**YOUR GOAL:** Keep only those lines of the records that include the string "parametric".

**RAW RECORDS:**
----
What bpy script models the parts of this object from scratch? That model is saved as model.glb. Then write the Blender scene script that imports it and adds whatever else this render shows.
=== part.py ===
----
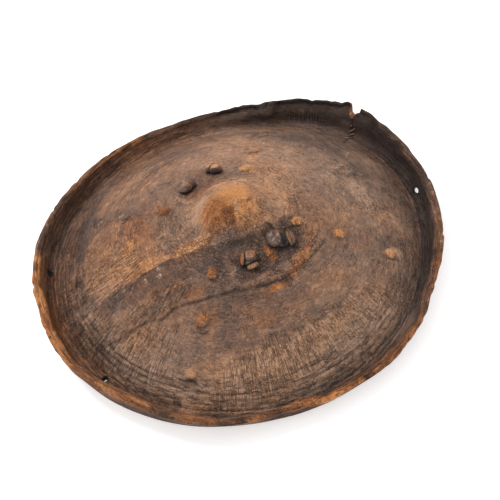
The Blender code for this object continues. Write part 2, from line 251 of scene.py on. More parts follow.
----
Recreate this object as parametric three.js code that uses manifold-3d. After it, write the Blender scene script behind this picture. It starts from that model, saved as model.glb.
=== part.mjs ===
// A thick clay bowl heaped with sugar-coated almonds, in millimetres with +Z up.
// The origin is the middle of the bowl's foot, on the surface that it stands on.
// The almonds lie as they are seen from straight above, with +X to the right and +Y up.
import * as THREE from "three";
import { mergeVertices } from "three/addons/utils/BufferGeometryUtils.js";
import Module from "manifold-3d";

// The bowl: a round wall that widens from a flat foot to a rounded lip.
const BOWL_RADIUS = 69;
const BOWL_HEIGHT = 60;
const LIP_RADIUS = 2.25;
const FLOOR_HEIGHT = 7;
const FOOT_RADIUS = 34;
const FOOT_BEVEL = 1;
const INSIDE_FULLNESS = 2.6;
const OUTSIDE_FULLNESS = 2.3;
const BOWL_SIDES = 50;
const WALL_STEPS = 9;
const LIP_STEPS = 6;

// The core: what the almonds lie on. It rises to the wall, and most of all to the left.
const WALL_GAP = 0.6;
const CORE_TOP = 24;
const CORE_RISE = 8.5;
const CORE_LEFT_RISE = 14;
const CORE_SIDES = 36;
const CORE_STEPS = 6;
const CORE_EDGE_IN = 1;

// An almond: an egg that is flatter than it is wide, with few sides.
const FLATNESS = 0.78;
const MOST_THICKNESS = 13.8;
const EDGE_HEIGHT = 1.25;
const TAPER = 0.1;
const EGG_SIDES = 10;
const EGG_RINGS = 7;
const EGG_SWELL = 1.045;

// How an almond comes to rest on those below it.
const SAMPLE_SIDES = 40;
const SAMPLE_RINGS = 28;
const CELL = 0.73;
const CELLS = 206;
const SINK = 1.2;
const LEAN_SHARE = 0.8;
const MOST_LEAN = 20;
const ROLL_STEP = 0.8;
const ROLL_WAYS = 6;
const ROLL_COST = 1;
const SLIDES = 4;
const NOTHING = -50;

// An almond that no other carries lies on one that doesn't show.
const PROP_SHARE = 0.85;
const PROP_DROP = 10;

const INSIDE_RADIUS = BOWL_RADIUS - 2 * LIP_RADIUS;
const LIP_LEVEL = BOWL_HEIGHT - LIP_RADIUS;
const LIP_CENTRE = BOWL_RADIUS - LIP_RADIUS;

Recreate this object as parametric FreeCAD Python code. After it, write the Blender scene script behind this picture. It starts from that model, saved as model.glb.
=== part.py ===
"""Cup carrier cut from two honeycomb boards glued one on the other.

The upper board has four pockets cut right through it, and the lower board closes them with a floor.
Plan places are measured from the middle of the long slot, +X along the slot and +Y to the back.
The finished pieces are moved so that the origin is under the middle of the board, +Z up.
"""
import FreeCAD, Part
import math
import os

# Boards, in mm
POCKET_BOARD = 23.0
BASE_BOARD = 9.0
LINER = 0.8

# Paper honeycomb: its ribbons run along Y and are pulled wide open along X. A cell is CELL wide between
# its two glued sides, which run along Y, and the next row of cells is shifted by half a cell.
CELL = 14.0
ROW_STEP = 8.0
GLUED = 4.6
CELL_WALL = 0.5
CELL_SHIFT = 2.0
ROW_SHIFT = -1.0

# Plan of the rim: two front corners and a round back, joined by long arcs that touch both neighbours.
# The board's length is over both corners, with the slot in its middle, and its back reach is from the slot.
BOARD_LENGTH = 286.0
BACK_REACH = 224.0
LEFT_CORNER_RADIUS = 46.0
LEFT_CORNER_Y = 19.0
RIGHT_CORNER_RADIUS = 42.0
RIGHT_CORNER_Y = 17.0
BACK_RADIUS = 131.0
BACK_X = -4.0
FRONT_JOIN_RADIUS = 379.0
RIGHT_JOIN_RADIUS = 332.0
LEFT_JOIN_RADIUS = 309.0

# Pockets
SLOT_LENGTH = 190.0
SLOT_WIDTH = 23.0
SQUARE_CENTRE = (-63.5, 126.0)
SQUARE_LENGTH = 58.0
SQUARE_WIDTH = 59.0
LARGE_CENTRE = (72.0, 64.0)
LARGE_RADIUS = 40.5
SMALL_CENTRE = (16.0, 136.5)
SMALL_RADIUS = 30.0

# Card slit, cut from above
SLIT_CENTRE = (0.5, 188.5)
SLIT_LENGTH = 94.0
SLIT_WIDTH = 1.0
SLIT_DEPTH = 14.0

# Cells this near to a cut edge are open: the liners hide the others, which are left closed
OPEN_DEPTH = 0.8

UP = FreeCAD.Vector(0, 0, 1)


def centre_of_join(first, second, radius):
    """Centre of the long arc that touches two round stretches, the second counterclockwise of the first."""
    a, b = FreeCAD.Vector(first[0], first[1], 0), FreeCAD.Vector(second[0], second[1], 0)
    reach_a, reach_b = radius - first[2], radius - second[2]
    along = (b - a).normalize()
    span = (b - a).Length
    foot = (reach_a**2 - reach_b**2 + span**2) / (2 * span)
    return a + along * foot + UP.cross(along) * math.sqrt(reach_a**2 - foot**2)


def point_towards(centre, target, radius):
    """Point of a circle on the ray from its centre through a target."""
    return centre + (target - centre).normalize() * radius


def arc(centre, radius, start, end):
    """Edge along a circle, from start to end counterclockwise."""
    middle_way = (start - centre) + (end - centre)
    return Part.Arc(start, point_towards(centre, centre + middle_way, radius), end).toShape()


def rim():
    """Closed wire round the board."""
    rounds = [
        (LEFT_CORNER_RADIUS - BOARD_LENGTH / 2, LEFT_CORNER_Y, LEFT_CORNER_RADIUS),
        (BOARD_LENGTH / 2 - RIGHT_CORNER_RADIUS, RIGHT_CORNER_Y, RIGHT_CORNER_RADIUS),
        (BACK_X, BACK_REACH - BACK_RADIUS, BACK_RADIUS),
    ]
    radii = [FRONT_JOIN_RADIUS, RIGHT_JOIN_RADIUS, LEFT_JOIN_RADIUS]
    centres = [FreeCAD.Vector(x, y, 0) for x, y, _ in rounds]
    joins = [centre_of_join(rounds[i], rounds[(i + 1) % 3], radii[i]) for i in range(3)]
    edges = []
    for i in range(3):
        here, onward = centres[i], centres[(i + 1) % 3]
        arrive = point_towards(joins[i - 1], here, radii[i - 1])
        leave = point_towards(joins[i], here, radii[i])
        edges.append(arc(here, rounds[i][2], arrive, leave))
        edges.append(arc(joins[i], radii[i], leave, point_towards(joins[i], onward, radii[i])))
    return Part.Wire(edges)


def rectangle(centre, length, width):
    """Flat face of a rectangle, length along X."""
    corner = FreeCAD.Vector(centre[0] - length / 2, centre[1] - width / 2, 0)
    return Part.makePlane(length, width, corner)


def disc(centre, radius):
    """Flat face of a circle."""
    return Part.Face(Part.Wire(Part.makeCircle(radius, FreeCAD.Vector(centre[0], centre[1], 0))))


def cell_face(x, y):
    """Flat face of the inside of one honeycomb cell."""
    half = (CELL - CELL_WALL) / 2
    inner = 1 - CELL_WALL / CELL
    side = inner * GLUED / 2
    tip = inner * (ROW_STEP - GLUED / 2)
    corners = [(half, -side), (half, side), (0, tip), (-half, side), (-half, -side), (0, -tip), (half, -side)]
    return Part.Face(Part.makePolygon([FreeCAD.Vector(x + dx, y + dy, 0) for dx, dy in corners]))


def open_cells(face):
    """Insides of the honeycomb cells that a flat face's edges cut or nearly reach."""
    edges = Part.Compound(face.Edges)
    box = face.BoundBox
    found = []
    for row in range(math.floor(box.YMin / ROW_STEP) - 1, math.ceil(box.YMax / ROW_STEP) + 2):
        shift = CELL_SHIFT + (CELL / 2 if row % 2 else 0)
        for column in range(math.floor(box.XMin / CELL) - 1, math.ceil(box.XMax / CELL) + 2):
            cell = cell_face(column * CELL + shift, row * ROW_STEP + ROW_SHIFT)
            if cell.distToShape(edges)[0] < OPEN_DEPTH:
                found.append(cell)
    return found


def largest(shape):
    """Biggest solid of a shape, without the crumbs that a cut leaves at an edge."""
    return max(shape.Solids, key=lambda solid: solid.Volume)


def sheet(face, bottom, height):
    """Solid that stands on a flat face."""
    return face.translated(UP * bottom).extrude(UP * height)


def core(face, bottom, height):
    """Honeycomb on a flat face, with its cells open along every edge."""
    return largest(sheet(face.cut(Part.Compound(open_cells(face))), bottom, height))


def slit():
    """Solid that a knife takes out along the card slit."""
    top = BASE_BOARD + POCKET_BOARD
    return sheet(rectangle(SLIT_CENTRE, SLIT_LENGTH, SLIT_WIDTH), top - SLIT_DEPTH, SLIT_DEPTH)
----
**COMPLETED TASK:**
Recreate this object as parametric three.js code that uses manifold-3d. After it, write the Blender scene script behind this picture. It starts from that model, saved as model.glb.
Recreate this object as parametric FreeCAD Python code. After it, write the Blender scene script behind this picture. It starts from that model, saved as model.glb.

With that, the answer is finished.